— begin —

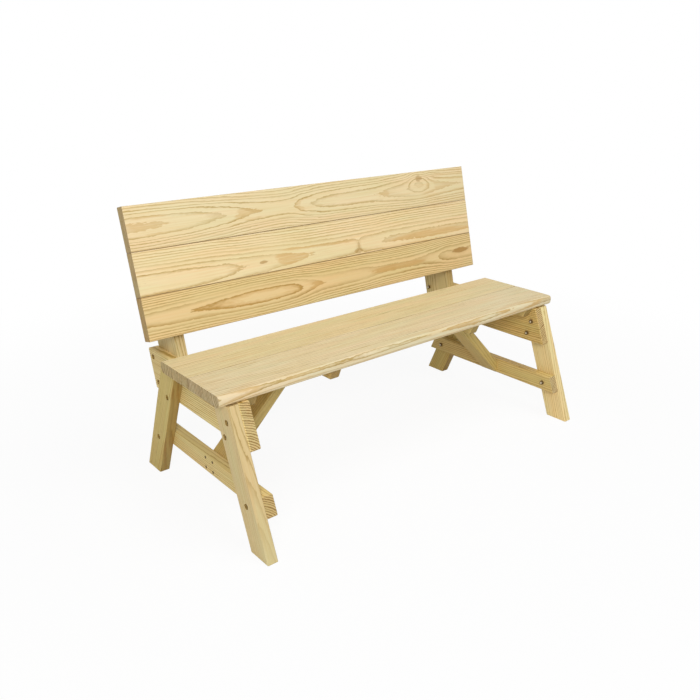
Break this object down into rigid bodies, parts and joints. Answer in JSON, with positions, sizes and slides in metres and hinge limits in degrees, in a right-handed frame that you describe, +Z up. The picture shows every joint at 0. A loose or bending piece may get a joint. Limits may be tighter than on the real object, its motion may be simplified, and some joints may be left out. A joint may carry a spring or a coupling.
{
  "type": "convertible picnic table bench",
  "caption": "Timber garden bench whose slatted back swings over on two posts and becomes a level table top, locked by two push-in pins.",
  "frame": {"origin": "on the ground, midway between the ends and midway between front and rear", "axes": "+X along the bench to its right end as seen by a sitter looking at it, +Y from the front edge of the seat towards the back, +Z up"},
  "size_m": [1.524, 0.819, 0.9339],
  "materials": {
    "timber": "planed, unfinished",
    "fastener_steel": "dull coated",
    "pin_steel": "zinc plated"
  },
  "bodies": {
    "frame": {"front_leg_left": "timber", "front_leg_right": "timber", "rear_leg_left": "timber", "rear_leg_right": "timber", "upper_rail_left": "timber", "upper_rail_right": "timber", "lower_rail_left": "timber", "lower_rail_right": "timber", "brace_left": "timber", "brace_right": "timber", "back_post_left": "timber", "back_post_right": "timber", "seat_board_front": "timber", "seat_board_rear": "timber", "seat_end_cleat_left": "timber", "seat_end_cleat_right": "timber", "seat_cross_cleat_left": "timber", "seat_cross_cleat_right": "timber", "leg_bolts": "fastener_steel", "post_bolts": "fastener_steel", "pivot_bolts": "fastener_steel", "leg_washers": "fastener_steel", "leg_nuts": "fastener_steel", "post_washers": "fastener_steel", "post_nuts": "fastener_steel", "pivot_spacers": "fastener_steel", "pivot_washers": "fastener_steel", "pivot_nuts": "fastener_steel", "brace_foot_screws": "fastener_steel", "brace_head_screws": "fastener_steel", "seat_cleat_screws": "fastener_steel", "end_cleat_side_screws": "fastener_steel"},
    "back": {"back_board_bottom": "timber", "back_board_middle": "timber", "back_board_top": "timber", "back_batten_left": "timber", "back_batten_right": "timber", "back_middle_cleat": "timber", "batten_screws": "fastener_steel", "back_cleat_screws": "fastener_steel"},
    "left_pin": {"lock_pin_left": "pin_steel"},
    "right_pin": {"lock_pin_right": "pin_steel"}
  },
  "joints": [
    {"name": "back_swing", "type": "hinge", "parent": "frame", "child": "back", "pos_m": [0, 0.30355, 0.677], "axis": [-1, 0, 0], "range_deg": [0, 76]},
    {"name": "left_pin_push", "type": "slide", "parent": "frame", "child": "left_pin", "axis": [1, 0, 0], "range_m": [0, 0.038]},
    {"name": "right_pin_push", "type": "slide", "parent": "frame", "child": "right_pin", "axis": [-1, 0, 0], "range_m": [0, 0.038]}
  ]
}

— end —

* **PROMPT**
Return the material in full, exactly as shown.

* **ANSWER**
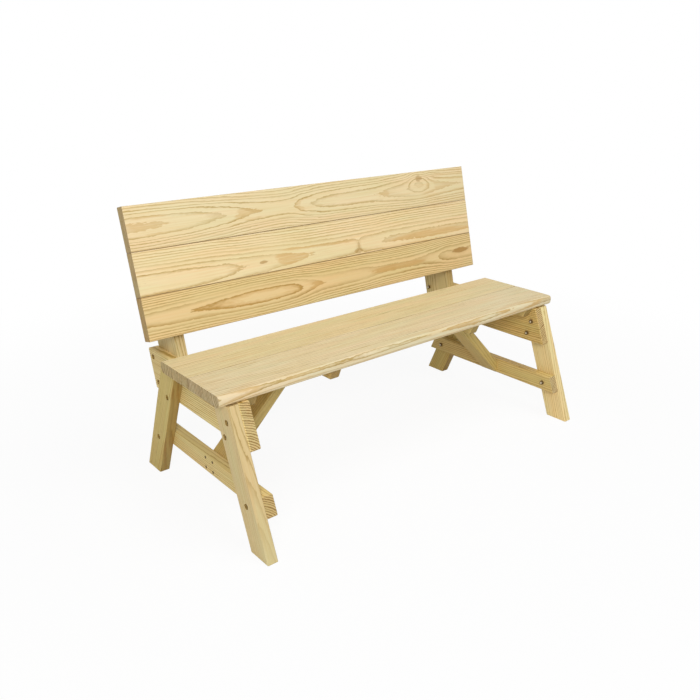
Break this object down into rigid bodies, parts and joints. Answer in JSON, with positions, sizes and slides in metres and hinge limits in degrees, in a right-handed frame that you describe, +Z up. The picture shows every joint at 0. A loose or bending piece may get a joint. Limits may be tighter than on the real object, its motion may be simplified, and some joints may be left out. A joint may carry a spring or a coupling.
{
  "type": "convertible picnic table bench",
  "caption": "Timber garden bench whose slatted back swings over on two posts and becomes a level table top, locked by two push-in pins.",
  "frame": {"origin": "on the ground, midway between the ends and midway between front and rear", "axes": "+X along the bench to its right end as seen by a sitter looking at it, +Y from the front edge of the seat towards the back, +Z up"},
  "size_m": [1.524, 0.819, 0.9339],
  "materials": {
    "timber": "planed, unfinished",
    "fastener_steel": "dull coated",
    "pin_steel": "zinc plated"
  },
  "bodies": {
    "frame": {"front_leg_left": "timber", "front_leg_right": "timber", "rear_leg_left": "timber", "rear_leg_right": "timber", "upper_rail_left": "timber", "upper_rail_right": "timber", "lower_rail_left": "timber", "lower_rail_right": "timber", "brace_left": "timber", "brace_right": "timber", "back_post_left": "timber", "back_post_right": "timber", "seat_board_front": "timber", "seat_board_rear": "timber", "seat_end_cleat_left": "timber", "seat_end_cleat_right": "timber", "seat_cross_cleat_left": "timber", "seat_cross_cleat_right": "timber", "leg_bolts": "fastener_steel", "post_bolts": "fastener_steel", "pivot_bolts": "fastener_steel", "leg_washers": "fastener_steel", "leg_nuts": "fastener_steel", "post_washers": "fastener_steel", "post_nuts": "fastener_steel", "pivot_spacers": "fastener_steel", "pivot_washers": "fastener_steel", "pivot_nuts": "fastener_steel", "brace_foot_screws": "fastener_steel", "brace_head_screws": "fastener_steel", "seat_cleat_screws": "fastener_steel", "end_cleat_side_screws": "fastener_steel"},
    "back": {"back_board_bottom": "timber", "back_board_middle": "timber", "back_board_top": "timber", "back_batten_left": "timber", "back_batten_right": "timber", "back_middle_cleat": "timber", "batten_screws": "fastener_steel", "back_cleat_screws": "fastener_steel"},
    "left_pin": {"lock_pin_left": "pin_steel"},
    "right_pin": {"lock_pin_right": "pin_steel"}
  },
  "joints": [
    {"name": "back_swing", "type": "hinge", "parent": "frame", "child": "back", "pos_m": [0, 0.30355, 0.677], "axis": [-1, 0, 0], "range_deg": [0, 76]},
    {"name": "left_pin_push", "type": "slide", "parent": "frame", "child": "left_pin", "axis": [1, 0, 0], "range_m": [0, 0.038]},
    {"name": "right_pin_push", "type": "slide", "parent": "frame", "child": "right_pin", "axis": [-1, 0, 0], "range_m": [0, 0.038]}
  ]
}